In the following material, identify every line holding the string "that" and return it.

— START OF INPUT FOR THIS TASK —

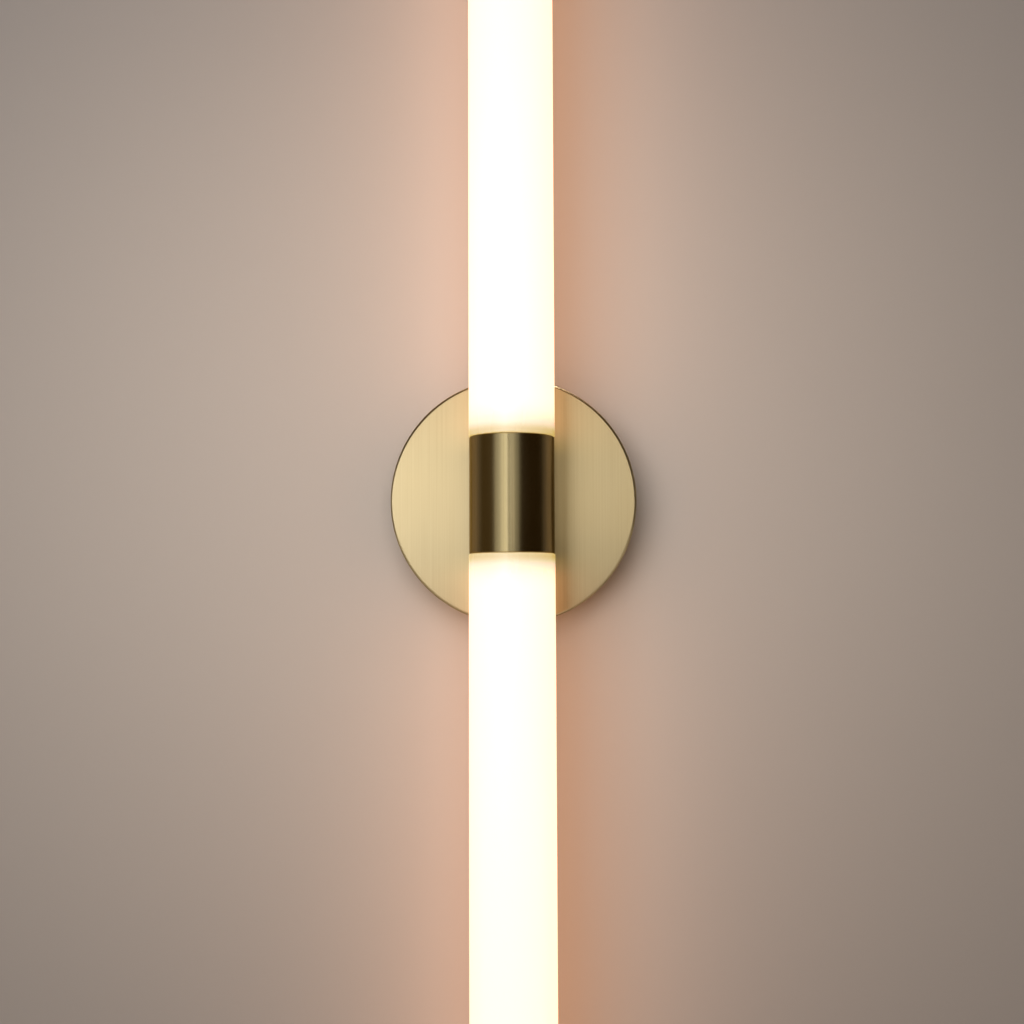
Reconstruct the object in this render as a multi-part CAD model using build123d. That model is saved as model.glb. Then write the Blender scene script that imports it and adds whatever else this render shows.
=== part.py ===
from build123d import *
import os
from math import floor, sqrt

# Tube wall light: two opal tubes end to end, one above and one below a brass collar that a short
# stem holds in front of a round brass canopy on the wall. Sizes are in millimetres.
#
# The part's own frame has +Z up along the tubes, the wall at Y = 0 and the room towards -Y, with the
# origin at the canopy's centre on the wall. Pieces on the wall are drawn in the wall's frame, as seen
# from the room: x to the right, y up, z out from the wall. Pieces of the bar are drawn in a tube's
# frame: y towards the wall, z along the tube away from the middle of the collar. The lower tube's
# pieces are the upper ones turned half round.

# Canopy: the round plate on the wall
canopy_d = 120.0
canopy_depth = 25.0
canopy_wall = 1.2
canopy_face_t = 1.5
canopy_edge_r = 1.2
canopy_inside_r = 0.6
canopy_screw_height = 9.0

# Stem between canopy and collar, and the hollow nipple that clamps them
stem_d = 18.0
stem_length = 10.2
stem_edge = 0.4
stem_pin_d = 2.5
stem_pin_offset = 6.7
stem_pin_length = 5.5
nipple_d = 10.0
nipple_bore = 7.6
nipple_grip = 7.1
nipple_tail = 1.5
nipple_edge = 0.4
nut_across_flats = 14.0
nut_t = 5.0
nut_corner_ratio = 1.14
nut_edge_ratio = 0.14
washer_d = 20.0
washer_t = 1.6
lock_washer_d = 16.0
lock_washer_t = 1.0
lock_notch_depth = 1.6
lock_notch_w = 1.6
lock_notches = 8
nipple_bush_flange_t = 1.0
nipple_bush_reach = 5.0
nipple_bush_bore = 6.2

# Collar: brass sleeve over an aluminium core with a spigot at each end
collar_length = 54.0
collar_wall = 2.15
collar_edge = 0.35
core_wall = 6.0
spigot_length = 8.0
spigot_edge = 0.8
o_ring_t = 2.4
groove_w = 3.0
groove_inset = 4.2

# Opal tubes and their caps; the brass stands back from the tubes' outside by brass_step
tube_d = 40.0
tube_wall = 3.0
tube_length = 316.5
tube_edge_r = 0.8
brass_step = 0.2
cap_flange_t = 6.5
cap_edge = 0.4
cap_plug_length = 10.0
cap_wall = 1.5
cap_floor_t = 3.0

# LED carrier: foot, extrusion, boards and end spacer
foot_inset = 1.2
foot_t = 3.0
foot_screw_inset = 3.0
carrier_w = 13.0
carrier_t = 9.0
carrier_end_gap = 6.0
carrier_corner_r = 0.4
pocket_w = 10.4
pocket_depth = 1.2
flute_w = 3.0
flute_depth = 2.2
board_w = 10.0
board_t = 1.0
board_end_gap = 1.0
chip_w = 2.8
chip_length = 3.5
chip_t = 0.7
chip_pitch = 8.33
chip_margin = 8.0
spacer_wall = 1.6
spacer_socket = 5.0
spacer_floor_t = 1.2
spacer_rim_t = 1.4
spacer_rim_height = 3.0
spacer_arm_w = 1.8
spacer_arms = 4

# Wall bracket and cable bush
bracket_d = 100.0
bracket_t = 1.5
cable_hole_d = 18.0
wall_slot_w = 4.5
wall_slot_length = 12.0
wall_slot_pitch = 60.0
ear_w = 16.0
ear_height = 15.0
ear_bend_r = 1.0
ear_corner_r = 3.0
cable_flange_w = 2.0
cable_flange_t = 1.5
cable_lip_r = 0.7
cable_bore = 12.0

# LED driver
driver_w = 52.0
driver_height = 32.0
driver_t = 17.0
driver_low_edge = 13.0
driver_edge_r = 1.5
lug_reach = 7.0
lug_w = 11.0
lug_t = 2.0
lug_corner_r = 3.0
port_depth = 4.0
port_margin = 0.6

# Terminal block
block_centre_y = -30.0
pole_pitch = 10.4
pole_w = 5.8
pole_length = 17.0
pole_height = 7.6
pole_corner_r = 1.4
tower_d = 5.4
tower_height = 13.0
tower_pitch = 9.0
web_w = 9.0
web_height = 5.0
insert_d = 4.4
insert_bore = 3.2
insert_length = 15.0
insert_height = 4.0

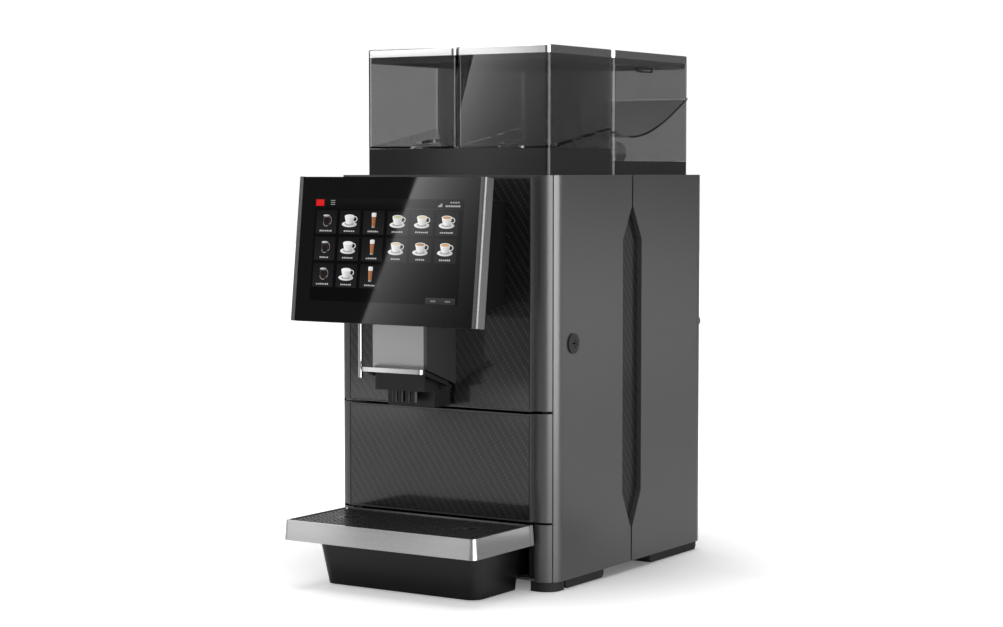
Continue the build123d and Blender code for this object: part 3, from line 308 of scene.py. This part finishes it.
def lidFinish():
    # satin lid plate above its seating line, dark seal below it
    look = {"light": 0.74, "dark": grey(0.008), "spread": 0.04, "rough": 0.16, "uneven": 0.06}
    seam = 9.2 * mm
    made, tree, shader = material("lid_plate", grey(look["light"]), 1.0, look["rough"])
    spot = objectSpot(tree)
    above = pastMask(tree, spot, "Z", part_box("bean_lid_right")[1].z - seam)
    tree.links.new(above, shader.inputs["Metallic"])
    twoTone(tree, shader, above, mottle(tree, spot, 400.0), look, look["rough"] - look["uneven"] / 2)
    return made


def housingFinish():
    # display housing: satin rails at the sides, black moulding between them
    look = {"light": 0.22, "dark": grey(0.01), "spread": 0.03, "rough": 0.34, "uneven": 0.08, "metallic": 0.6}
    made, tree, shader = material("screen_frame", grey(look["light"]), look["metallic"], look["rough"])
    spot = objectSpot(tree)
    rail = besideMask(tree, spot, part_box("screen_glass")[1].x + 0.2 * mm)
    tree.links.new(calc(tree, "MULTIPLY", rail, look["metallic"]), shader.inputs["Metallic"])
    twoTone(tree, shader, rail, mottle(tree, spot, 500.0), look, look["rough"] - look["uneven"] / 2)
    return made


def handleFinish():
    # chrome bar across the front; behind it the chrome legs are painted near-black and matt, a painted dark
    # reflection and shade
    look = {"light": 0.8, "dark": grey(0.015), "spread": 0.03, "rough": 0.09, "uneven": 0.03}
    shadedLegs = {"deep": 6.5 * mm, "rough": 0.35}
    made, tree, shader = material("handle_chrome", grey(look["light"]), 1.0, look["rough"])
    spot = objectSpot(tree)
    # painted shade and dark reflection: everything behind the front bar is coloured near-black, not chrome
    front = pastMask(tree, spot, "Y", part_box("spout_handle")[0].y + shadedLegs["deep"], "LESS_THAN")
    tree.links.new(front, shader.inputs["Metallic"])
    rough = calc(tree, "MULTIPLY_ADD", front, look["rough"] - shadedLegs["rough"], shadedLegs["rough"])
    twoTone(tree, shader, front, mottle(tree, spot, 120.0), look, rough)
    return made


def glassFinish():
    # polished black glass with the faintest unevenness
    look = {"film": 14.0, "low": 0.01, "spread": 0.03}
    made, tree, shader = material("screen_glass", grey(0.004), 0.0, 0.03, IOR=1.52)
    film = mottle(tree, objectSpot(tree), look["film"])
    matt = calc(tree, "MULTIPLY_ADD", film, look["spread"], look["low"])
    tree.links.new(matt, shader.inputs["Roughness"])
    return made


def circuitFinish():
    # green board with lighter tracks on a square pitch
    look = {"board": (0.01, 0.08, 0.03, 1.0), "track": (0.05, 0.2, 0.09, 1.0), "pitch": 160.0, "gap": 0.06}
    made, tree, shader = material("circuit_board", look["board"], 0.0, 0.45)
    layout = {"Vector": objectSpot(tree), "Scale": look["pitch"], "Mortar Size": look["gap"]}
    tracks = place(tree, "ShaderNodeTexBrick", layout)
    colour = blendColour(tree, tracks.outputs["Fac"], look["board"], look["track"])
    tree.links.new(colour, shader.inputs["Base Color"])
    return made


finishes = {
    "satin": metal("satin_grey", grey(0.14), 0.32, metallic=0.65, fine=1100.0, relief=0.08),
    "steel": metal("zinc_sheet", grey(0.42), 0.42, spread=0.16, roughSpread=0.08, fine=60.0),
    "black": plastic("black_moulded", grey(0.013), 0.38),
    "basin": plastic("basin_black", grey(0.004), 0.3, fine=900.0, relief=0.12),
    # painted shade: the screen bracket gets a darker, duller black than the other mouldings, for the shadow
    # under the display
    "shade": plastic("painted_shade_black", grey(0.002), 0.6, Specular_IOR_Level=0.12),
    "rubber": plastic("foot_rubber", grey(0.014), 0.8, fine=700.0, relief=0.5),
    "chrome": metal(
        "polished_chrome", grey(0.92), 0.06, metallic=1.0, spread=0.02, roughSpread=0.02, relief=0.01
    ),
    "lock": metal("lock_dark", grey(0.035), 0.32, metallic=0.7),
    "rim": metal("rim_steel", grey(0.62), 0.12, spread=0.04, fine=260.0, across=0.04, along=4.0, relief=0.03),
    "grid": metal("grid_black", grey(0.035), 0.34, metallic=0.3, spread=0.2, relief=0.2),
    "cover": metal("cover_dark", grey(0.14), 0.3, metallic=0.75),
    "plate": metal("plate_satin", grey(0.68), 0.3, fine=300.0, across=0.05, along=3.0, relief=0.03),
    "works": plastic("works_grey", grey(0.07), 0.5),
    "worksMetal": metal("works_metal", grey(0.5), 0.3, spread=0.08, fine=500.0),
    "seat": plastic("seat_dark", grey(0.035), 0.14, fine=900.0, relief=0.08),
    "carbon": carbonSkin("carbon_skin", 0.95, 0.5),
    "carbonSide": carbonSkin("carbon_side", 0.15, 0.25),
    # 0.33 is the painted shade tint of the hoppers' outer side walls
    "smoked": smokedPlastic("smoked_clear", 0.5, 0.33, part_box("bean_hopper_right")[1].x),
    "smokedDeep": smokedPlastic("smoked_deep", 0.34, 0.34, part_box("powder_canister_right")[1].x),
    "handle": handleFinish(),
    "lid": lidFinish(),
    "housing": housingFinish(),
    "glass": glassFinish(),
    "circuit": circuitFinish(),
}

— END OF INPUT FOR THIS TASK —

■ CORRECT RESULT:
Reconstruct the object in this render as a multi-part CAD model using build123d. That model is saved as model.glb. Then write the Blender scene script that imports it and adds whatever else this render shows.
# Tube wall light: two opal tubes end to end, one above and one below a brass collar that a short
# Stem between canopy and collar, and the hollow nipple that clamps them